**Aim:** Extract, word for word, every line from the one containing "Write part 2" through the one containing "# room adds", with both end lines kept.

**Records provided:**
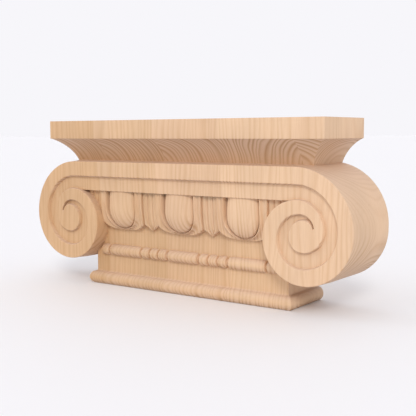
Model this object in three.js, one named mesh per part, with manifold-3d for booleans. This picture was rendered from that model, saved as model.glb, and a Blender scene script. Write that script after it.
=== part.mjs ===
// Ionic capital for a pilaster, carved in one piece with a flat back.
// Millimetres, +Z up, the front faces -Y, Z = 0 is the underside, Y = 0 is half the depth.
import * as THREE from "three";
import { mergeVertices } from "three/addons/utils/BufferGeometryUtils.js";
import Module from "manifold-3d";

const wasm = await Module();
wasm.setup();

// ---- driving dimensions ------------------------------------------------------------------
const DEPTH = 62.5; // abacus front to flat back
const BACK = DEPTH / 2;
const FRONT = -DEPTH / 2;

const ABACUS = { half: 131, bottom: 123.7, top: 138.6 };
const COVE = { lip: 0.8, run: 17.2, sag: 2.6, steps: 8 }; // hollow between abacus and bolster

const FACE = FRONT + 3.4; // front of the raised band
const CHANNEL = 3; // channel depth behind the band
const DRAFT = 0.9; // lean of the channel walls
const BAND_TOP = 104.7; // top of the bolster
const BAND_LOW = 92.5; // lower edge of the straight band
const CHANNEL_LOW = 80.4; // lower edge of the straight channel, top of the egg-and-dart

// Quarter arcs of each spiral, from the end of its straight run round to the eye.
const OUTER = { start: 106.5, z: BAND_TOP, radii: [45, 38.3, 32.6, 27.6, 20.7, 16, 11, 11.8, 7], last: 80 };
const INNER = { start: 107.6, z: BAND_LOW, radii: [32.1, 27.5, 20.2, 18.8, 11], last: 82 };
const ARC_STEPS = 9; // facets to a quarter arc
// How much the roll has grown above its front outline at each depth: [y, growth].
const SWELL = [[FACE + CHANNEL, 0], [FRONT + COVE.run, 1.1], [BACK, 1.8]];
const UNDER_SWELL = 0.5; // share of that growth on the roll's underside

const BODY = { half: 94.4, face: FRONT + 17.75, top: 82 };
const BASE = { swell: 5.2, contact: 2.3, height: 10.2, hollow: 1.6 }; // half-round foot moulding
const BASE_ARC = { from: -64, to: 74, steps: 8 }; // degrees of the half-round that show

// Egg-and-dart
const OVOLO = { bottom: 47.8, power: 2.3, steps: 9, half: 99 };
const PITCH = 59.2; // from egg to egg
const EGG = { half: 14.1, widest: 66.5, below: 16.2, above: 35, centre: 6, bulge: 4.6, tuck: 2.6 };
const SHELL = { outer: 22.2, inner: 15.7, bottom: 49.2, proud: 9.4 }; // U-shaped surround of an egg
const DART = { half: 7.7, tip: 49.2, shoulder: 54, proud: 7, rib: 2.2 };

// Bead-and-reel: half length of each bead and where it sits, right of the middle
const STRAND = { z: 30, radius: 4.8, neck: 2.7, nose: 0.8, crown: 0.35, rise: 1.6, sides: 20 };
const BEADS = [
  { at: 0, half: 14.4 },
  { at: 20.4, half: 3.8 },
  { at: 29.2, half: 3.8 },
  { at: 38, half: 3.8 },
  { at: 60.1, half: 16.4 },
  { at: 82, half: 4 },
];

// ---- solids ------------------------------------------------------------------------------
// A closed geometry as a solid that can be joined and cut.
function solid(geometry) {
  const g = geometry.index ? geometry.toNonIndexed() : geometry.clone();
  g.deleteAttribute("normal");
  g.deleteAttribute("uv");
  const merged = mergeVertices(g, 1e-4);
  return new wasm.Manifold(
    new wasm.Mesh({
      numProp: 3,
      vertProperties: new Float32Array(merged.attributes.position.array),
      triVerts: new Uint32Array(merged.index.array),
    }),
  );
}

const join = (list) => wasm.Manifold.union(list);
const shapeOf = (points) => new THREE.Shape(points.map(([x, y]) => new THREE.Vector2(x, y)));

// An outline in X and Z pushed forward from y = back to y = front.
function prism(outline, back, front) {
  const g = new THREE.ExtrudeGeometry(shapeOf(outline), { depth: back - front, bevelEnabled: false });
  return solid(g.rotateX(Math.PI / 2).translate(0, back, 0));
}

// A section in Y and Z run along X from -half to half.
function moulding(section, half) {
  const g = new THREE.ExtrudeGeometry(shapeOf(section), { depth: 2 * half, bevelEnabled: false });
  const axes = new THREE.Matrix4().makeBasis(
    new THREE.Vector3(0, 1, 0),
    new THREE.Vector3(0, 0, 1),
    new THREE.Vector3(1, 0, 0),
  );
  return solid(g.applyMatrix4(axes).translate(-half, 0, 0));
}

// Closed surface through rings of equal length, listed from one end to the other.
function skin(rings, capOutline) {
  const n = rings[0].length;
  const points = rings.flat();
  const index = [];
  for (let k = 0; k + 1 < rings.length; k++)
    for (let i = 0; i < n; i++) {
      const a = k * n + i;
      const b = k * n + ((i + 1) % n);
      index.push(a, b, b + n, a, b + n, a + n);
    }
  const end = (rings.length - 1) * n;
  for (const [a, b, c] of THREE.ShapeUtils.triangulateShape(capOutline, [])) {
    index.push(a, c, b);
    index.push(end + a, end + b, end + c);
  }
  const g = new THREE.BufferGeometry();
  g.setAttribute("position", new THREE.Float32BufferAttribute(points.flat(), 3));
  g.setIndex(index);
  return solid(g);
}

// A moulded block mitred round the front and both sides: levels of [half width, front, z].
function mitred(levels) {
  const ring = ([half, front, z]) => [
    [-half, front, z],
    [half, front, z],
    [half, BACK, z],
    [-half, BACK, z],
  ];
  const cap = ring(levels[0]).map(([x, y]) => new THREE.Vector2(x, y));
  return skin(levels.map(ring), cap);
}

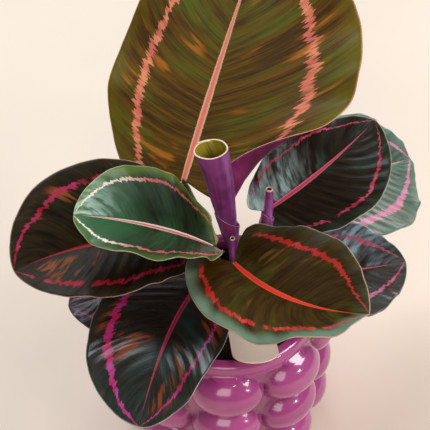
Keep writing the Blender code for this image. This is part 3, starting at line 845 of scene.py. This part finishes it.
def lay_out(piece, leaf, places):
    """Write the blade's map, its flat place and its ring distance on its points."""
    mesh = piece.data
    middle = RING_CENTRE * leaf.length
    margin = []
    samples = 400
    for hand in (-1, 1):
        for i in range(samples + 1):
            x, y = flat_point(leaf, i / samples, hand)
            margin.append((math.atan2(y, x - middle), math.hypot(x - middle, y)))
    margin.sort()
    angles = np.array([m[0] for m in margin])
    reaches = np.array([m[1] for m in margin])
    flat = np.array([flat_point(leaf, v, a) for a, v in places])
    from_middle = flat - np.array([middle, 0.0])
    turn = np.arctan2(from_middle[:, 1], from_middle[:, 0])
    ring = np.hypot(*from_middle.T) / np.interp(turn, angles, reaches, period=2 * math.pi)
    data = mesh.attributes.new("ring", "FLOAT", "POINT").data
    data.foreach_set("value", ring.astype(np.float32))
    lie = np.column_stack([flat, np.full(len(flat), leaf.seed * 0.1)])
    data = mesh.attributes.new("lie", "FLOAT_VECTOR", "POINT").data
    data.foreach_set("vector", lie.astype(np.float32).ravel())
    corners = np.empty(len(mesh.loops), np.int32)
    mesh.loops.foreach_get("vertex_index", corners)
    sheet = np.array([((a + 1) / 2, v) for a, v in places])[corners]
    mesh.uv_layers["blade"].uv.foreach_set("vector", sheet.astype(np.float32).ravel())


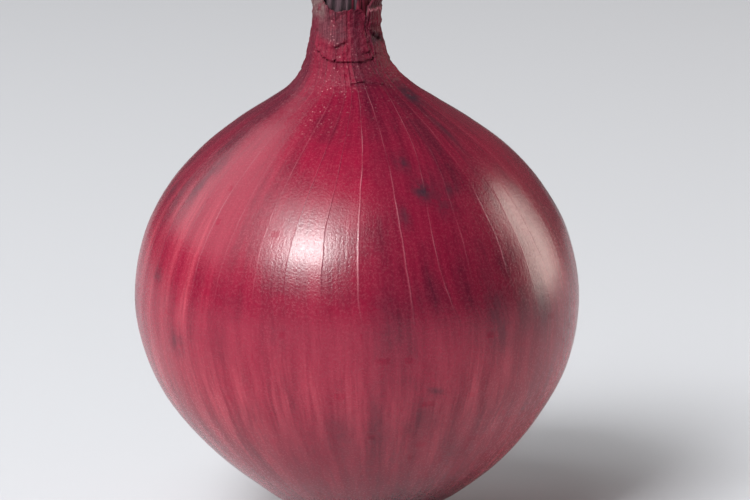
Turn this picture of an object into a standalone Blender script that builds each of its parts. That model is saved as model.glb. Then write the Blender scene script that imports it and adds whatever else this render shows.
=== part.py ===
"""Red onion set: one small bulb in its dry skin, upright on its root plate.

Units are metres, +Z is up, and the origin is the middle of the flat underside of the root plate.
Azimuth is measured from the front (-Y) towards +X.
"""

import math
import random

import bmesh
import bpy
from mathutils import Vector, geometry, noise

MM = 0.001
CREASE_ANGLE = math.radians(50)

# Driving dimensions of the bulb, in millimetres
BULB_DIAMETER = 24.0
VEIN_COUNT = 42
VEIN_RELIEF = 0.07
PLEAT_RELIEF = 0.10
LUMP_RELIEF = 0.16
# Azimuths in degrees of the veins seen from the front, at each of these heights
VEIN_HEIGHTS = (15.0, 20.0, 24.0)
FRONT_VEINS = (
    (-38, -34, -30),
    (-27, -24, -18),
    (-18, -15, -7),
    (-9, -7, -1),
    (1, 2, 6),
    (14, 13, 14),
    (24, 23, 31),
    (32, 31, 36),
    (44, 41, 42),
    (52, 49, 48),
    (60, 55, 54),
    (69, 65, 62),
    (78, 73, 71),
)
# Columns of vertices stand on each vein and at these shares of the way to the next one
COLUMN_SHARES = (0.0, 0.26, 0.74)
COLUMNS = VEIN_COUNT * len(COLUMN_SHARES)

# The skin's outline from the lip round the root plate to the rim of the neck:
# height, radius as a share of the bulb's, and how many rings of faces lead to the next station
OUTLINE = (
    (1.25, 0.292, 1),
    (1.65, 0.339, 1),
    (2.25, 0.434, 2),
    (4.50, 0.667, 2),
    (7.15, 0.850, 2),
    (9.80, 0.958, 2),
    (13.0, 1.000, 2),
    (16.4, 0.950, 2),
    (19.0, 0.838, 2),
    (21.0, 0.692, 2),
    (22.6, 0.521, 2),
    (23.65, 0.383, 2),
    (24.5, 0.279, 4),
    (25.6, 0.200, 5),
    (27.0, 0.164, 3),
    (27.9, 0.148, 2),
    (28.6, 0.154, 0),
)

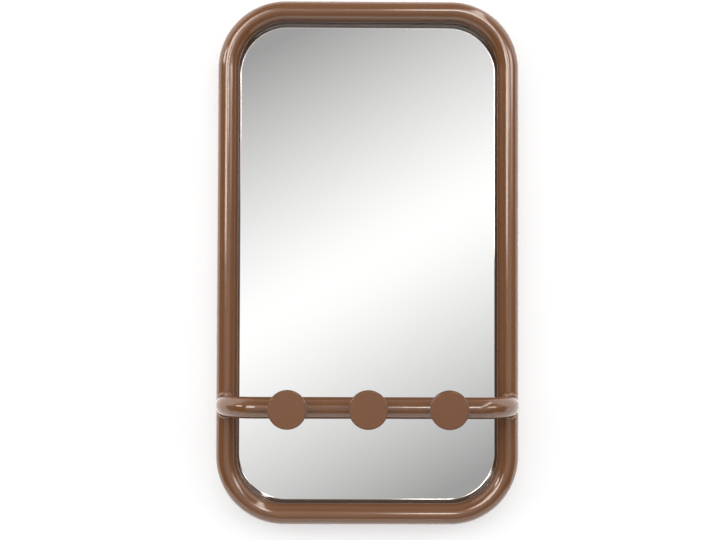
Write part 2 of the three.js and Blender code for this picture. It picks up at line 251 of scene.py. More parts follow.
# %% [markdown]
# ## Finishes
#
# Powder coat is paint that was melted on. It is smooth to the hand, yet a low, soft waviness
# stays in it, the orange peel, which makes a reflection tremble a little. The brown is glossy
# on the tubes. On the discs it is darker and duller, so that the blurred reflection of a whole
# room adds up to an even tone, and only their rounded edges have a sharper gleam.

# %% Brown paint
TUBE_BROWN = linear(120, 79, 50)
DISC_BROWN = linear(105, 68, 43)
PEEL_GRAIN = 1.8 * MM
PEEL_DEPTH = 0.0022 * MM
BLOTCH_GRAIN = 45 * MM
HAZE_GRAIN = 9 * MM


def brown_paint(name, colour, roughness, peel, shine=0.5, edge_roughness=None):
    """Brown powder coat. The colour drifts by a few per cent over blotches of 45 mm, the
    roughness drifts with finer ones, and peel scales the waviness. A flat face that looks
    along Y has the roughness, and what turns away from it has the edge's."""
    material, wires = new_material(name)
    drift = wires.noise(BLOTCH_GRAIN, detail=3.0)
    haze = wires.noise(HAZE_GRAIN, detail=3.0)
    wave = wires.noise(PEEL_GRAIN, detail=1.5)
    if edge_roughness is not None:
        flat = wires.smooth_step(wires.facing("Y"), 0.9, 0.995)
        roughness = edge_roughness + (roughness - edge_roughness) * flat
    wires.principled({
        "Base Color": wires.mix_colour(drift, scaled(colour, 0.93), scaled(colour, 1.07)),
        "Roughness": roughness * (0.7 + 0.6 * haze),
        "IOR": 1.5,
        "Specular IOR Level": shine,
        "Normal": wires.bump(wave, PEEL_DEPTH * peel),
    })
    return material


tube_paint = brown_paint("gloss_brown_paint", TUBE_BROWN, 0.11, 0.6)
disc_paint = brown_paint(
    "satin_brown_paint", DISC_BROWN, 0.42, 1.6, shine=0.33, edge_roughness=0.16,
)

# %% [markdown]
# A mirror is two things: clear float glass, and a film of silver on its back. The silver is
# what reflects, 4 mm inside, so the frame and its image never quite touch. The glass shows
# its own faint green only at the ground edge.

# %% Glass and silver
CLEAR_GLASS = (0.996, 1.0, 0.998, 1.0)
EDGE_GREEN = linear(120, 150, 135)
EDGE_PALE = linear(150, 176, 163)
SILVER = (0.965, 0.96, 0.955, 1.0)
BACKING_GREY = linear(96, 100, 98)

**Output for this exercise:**
Write part 2 of the three.js and Blender code for this picture. It picks up at line 251 of scene.py. More parts follow.
# %% [markdown]
# ## Finishes
#
# Powder coat is paint that was melted on. It is smooth to the hand, yet a low, soft waviness
# stays in it, the orange peel, which makes a reflection tremble a little. The brown is glossy
# on the tubes. On the discs it is darker and duller, so that the blurred reflection of a whole
# room adds up to an even tone, and only their rounded edges have a sharper gleam.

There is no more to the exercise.